The Solution Outline¶
We propose a multi-layered, multi-protocol infrastructure:
-
gRPC-powered service-to-service communication: Ensures strongly-typed, efficient, and bi-directional streaming RPCs.
-
Decentralized mesh network topology: Each service instance functions as both client and server, creating a self-healing, multi-path network overlay.
-
X11 Forwarding for Live Visualization: Employs legacy X11 protocol to forward graphical dashboards from distributed nodes to central visualization consoles, enabling real-time inspection through a rich graphical interface.
Architectural Components¶
| Component | Technology Used | Role |
|---|---|---|
| Messaging Layer | gRPC | Efficient streaming RPC communication |
| Network Layer | Mesh Network | Dynamic peer-to-peer connections, failover |
| Visualization Layer | X11 Forwarding | Remote GUI rendering for message auditing |
Mesh Network Topology with gRPC¶
Each microservice instance exposes gRPC endpoints to its immediate mesh neighbors. The mesh network protocol enables automatic peer discovery, routing optimization, and failure detection.
From a technical standpoint, this is implemented using a modified version of libp2p, configured to run on a dynamic overlay network with security enforced through mTLS certificates signed by an internal CA.
X11 Integration for Visualization¶
Why X11?
The X11 protocol, despite its age, offers unparalleled capabilities for forwarding a rich graphical interface over the network, which we leverage without modifications. Each microservice instance runs an X11 server dedicated to rendering a local dashboard showing inbound and outbound messages.
A centralized monitoring application attaches via X11 forwarding channels to these X11 servers to aggregate and visualize the entire network traffic in a multi-window GUI environment.
This architectural choice ensures minimal dependencies on modern GUI protocol upgrades and enables seamless visualization even under fluctuating network conditions due to X11’s mature compression and forwarding algorithms.
Technical Implementation Details¶
-
Service Discovery: Implemented via etcd with updates propagated through the mesh network to maintain a consistent global view.
-
Security: All gRPC channels are encrypted with TLS 1.3. Authentication requires mutual TLS.
-
Message Serialization: Protocol buffers with extensively defined schemas allow for strict validation and backward compatibility.
-
Scalability: The mesh network accommodates dynamic scaling of microservices by automatically updating routing tables and peer lists.
-
Monitoring: Each instance logs all message metadata locally and forwards logs through the mesh to a centralized logging cluster.
Operational Flow¶
Benefits¶
-
Resilience: Multi-path routing across mesh ensures messages are delivered despite node failures.
-
Efficiency: gRPC streaming minimizes latency and maximizes throughput.
-
Observability: Real-time GUI visualizations of message traffic aid debugging and compliance.
-
Legacy Compatibility: Use of X11 allows integration with older infrastructure without rewrites.
Conclusion¶
This innovative use of gRPC, advanced mesh networking, and X11 forwarding creates a sophisticated internal messaging infrastructure that addresses The Problem with unprecedented reliability, scalability, and observability.

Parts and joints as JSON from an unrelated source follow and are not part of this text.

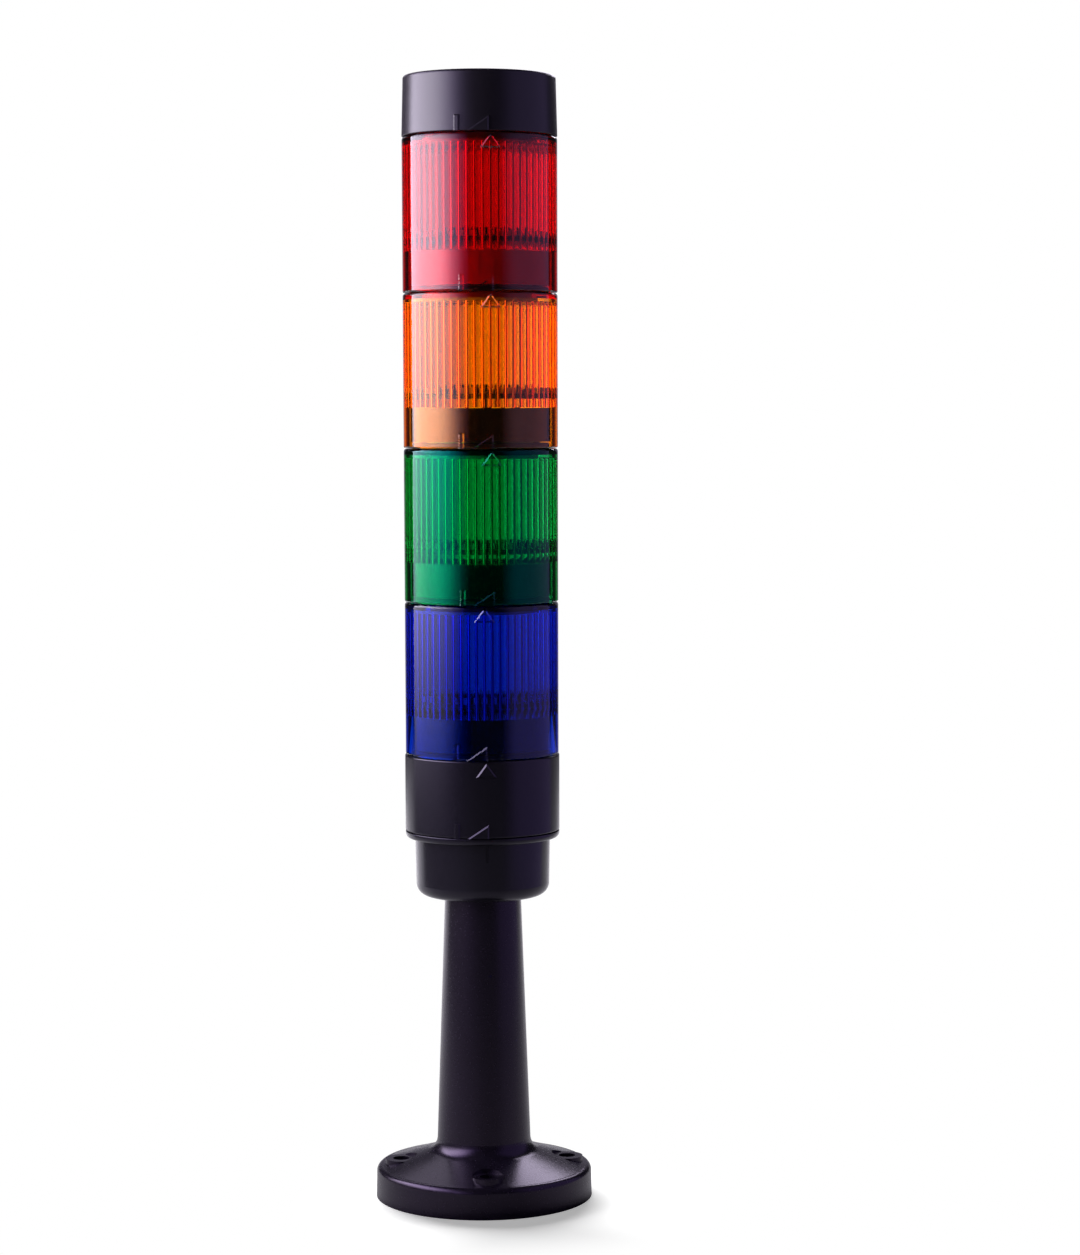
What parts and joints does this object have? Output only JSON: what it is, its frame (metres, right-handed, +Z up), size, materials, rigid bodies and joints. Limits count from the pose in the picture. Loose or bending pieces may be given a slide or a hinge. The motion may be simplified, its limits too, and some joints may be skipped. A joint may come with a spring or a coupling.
{
  "type": "stack light",
  "caption": "Free-standing signal tower: coloured ribbed lens elements, cap and terminal element joined by bayonets on a collar, column and round screw-down foot.",
  "frame": {"origin": "centre of the foot's underside", "axes": "+Z up the tower, -Y is the front with the bayonet marks"},
  "size_m": [0.0714, 0.0714, 0.3655],
  "materials": {
    "grained_black": "spark-eroded grain",
    "satin_black": "satin",
    "gloss_black": "gloss",
    "gloss_red": "gloss",
    "natural_white": "satin",
    "block_grey": "satin",
    "board_green": "solder mask",
    "chip_black": "moulded",
    "led_white": "gloss",
    "contact_brass": "bright",
    "zinc_steel": "zinc plated",
    "spring_steel": "rolled",
    "black_rubber": "moulded",
    "red_lens": "clear, gloss",
    "amber_lens": "clear, gloss",
    "green_lens": "clear, gloss",
    "blue_lens": "clear, gloss"
  },
  "bodies": {
    "stand": {"column_foot": "grained_black", "foot_gasket": "black_rubber", "pipe_collar": "satin_black", "collar_screws": "zinc_steel", "collar_seal": "black_rubber"},
    "terminal_element": {"terminal_housing": "satin_black", "terminal_block": "block_grey", "block_screws": "zinc_steel", "terminal_clamps": "spring_steel", "terminal_rods": "contact_brass", "terminal_seal": "black_rubber"},
    "blue_element": {"blue_lens": "blue_lens", "blue_base": "gloss_black", "blue_contact_head": "natural_white", "blue_rods": "contact_brass", "blue_led_board": "board_green", "blue_leds": "led_white", "blue_board_parts": "chip_black", "blue_seal": "black_rubber"},
    "green_element": {"green_lens": "green_lens", "green_base": "gloss_black", "green_contact_head": "natural_white", "green_rods": "contact_brass", "green_led_board": "board_green", "green_leds": "led_white", "green_board_parts": "chip_black", "green_seal": "black_rubber"},
    "amber_element": {"amber_lens": "amber_lens", "amber_base": "gloss_black", "amber_contact_head": "natural_white", "amber_rods": "contact_brass", "amber_led_board": "board_green", "amber_leds": "led_white", "amber_board_parts": "chip_black", "amber_seal": "black_rubber"},
    "red_element": {"red_lens": "red_lens", "red_base": "gloss_red", "red_contact_head": "natural_white", "red_rods": "contact_brass", "red_led_board": "board_green", "red_leds": "led_white", "red_board_parts": "chip_black", "red_seal": "black_rubber"},
    "cap": {"cap": "satin_black"}
  },
  "joints": [
    {"name": "terminal_turn", "type": "hinge", "parent": "stand", "child": "terminal_element", "pos_m": [0, 0, 0.122], "axis": [0, 0, 1], "range_deg": [-4.5, 20.7]},
    {"name": "blue_turn", "type": "hinge", "parent": "terminal_element", "child": "blue_element", "pos_m": [0, 0, 0.1471], "axis": [0, 0, 1], "range_deg": [-2.5, 22.7]},
    {"name": "green_turn", "type": "hinge", "parent": "blue_element", "child": "green_element", "pos_m": [0, 0, 0.19685], "axis": [0, 0, 1], "range_deg": [-9.5, 15.7]},
    {"name": "amber_turn", "type": "hinge", "parent": "green_element", "child": "amber_element", "pos_m": [0, 0, 0.2466], "axis": [0, 0, 1], "range_deg": [-3, 22.2]},
    {"name": "red_turn", "type": "hinge", "parent": "amber_element", "child": "red_element", "pos_m": [0, 0, 0.29635], "axis": [0, 0, 1], "range_deg": [-4, 21.2]},
    {"name": "cap_turn", "type": "hinge", "parent": "red_element", "child": "cap", "pos_m": [0, 0, 0.3461], "axis": [0, 0, 1], "range_deg": [-0.5, 24.7]}
  ]
}
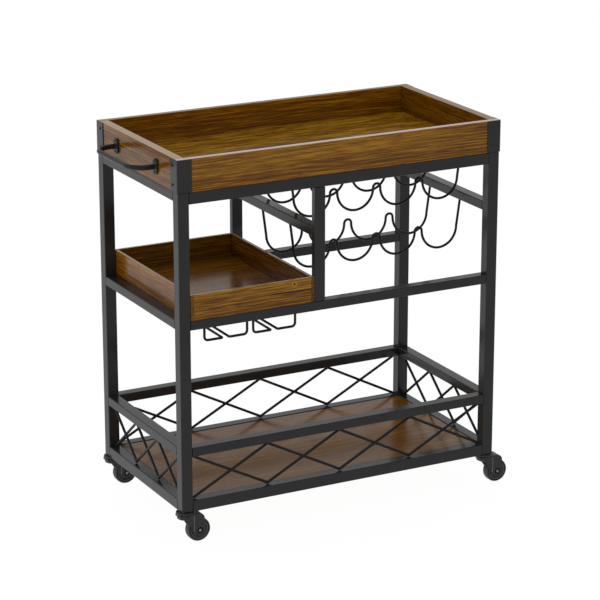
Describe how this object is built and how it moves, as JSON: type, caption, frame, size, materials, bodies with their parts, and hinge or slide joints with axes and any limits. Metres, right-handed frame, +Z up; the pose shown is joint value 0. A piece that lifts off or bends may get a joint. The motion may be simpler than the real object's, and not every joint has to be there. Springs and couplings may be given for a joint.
{
  "type": "bar cart",
  "caption": "Rolling bar cart: tube frame on casters, lift-off serving tray with handles, pull-out tray, wine cradles, stem racks and a fenced shelf.",
  "frame": {"origin": "on the floor under the middle of the cart, centre of its bounding box", "axes": "+X along the cart's length towards the end without the small tray, +Y from the front to the back, +Z up"},
  "size_m": [0.8768, 0.4154, 0.83],
  "materials": {
    "frame_steel": "satin black powder coat on square tube",
    "bracket_steel": "satin black powder coat on folded sheet",
    "handle_steel": "satin black bar",
    "lattice_rod": "black coated rod",
    "rack_wire": "black coated wire",
    "walnut": "rustic walnut laminate board, satin",
    "caster_body": "moulded black plastic",
    "wheel_tread": "black rubber tread"
  },
  "bodies": {
    "frame": {"post_front_left": "frame_steel", "post_front_right": "frame_steel", "post_back_left": "frame_steel", "post_back_right": "frame_steel", "top_rail_front": "frame_steel", "top_rail_back": "frame_steel", "mid_rail_front": "frame_steel", "mid_rail_back": "frame_steel", "guard_rail_front": "frame_steel", "guard_rail_back": "frame_steel", "bottom_rail_front": "frame_steel", "bottom_rail_back": "frame_steel", "top_rail_left": "frame_steel", "top_rail_right": "frame_steel", "guard_rail_left": "frame_steel", "guard_rail_right": "frame_steel", "bottom_rail_left": "frame_steel", "bottom_rail_right": "frame_steel", "mid_rail_left": "frame_steel", "top_cross_rail": "frame_steel", "wine_rail_left": "frame_steel", "wine_rail_right": "frame_steel", "divider_front": "frame_steel", "divider_back": "frame_steel", "lattice_front": "lattice_rod", "lattice_back": "lattice_rod", "lattice_left": "lattice_rod", "lattice_right": "lattice_rod", "bottom_shelf": "walnut", "wine_wire_lower_front": "rack_wire", "wine_wire_lower_back": "rack_wire", "wine_wire_upper_front": "rack_wire", "wine_wire_upper_back": "rack_wire", "stem_rack_left": "rack_wire", "stem_rack_right": "rack_wire", "caster_mount_front_left": "caster_body", "caster_mount_front_right": "caster_body", "caster_mount_back_left": "caster_body", "caster_mount_back_right": "caster_body"},
    "top_tray": {"tray_wall_front": "walnut", "tray_wall_back": "walnut", "tray_wall_left": "walnut", "tray_wall_right": "walnut", "tray_floor": "walnut", "corner_bracket_front_left": "bracket_steel", "corner_bracket_front_right": "bracket_steel", "corner_bracket_back_left": "bracket_steel", "corner_bracket_back_right": "bracket_steel", "handle_left": "handle_steel", "handle_right": "handle_steel"},
    "small_tray": {"small_tray_walls": "walnut", "small_tray_floor": "walnut"},
    "caster_front_left": {"caster_fork_front_left": "caster_body"},
    "wheel_front_left": {"caster_wheel_front_left": "wheel_tread"},
    "caster_front_right": {"caster_fork_front_right": "caster_body"},
    "wheel_front_right": {"caster_wheel_front_right": "wheel_tread"},
    "caster_back_left": {"caster_fork_back_left": "caster_body"},
    "wheel_back_left": {"caster_wheel_back_left": "wheel_tread"},
    "caster_back_right": {"caster_fork_back_right": "caster_body"},
    "wheel_back_right": {"caster_wheel_back_right": "wheel_tread"}
  },
  "joints": [
    {"name": "top_tray_lift", "type": "slide", "parent": "frame", "child": "top_tray", "axis": [0, 0, 1], "range_m": [0, 0.15]},
    {"name": "small_tray_slide", "type": "slide", "parent": "frame", "child": "small_tray", "axis": [0, -1, 0], "range_m": [0, 0.39]},
    {"name": "swivel_front_left", "type": "hinge", "parent": "frame", "child": "caster_front_left", "pos_m": [-0.3675, -0.1875, 0.07], "axis": [0, 0, 1], "continuous": true},
    {"name": "wheel_spin_front_left", "type": "hinge", "parent": "caster_front_left", "child": "wheel_front_left", "pos_m": [-0.3395, -0.1875, 0.026], "axis": [0, 1, 0], "continuous": true},
    {"name": "swivel_front_right", "type": "hinge", "parent": "frame", "child": "caster_front_right", "pos_m": [0.3675, -0.1875, 0.07], "axis": [0, 0, 1], "continuous": true},
    {"name": "wheel_spin_front_right", "type": "hinge", "parent": "caster_front_right", "child": "wheel_front_right", "pos_m": [0.3955, -0.1875, 0.026], "axis": [0, 1, 0], "continuous": true},
    {"name": "swivel_back_left", "type": "hinge", "parent": "frame", "child": "caster_back_left", "pos_m": [-0.3675, 0.1875, 0.07], "axis": [0, 0, 1], "continuous": true},
    {"name": "wheel_spin_back_left", "type": "hinge", "parent": "caster_back_left", "child": "wheel_back_left", "pos_m": [-0.3395, 0.1875, 0.026], "axis": [0, 1, 0], "continuous": true},
    {"name": "swivel_back_right", "type": "hinge", "parent": "frame", "child": "caster_back_right", "pos_m": [0.3675, 0.1875, 0.07], "axis": [0, 0, 1], "continuous": true},
    {"name": "wheel_spin_back_right", "type": "hinge", "parent": "caster_back_right", "child": "wheel_back_right", "pos_m": [0.3955, 0.1875, 0.026], "axis": [0, 1, 0], "continuous": true}
  ]
}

Our deployment at ShitOps has already demonstrated remarkable operational excellence and positions us at the forefront of internal messaging technology.
Stay tuned for future enhancements, including quantum-resistant encryption layers and integration with AI-driven mesh routing optimizers.
Happy Messaging!
Comments
InfraGuru commented:
Really impressed with the approach of combining gRPC and mesh networking for internal messaging. The use of X11 forwarding for visualization is unexpected but clever! I'm curious about the overhead added by running X11 servers on each microservice instance though.
Felicity McOverengineer (Author) replied:
Great question! We designed lightweight X11 servers tailored specifically for this use case, so the overhead is minimal and does not interfere with the core service functionality.
LegacyLover42 commented:
I love seeing legacy tech like X11 holding strong and being integrated creatively. I wonder how this solution compares performance-wise with modern visualization protocols?
TechSmith replied:
From what I've read here, the main advantage of X11 in this architecture is its maturity and compression algorithms, which provide stable performance even under fluctuating network conditions.
MeshMaster commented:
Decentralized mesh network topology makes perfect sense for ultra-dynamic microservices. The automatic peer discovery alongside mTLS sounds robust. Have you considered what happens when an entire segment of the mesh temporarily goes offline? How is message delivery guaranteed?
Felicity McOverengineer (Author) replied:
Excellent point! The mesh network is self-healing, and messages are routed dynamically through available peers. If a segment goes offline, alternate paths are used. Message delivery uses acknowledgments and retries to ensure reliability.
MeshMaster replied:
Thanks for the explanation, Felicity. Also, curious about how easy it is to scale this system? Does adding thousands of nodes impact peer discovery or performance?
Felicity McOverengineer (Author) replied:
Scaling is managed through efficient service discovery with etcd and peer list propagation through the mesh. We've tested with tens of thousands of nodes, and the system maintains routing efficiency through partial views of the mesh to minimize overhead.
CuriousCoder commented:
This is quite innovative! However, does relying on X11 forwarding limit the client platforms that can connect to the monitoring dashboard? What about Windows clients?
Felicity McOverengineer (Author) replied:
Currently, our central visualization consoles run on Linux with X11 support. For Windows clients, we recommend using X11 servers like Xming or VcXsrv to enable forwarding. Future work may explore alternative visualization protocols to increase client compatibility.
SkepticalSysadmin commented:
Interesting read, but I worry about the complexity this adds. Mesh networking, gRPC streaming, X11 servers on every service — how much does this raise the operational overhead and troubleshooting difficulty?
Felicity McOverengineer (Author) replied:
That's a valid concern. We have invested heavily in automation and monitoring tools to manage this complexity. The tradeoff is justified given the resilience, observability, and scalability benefits we've achieved.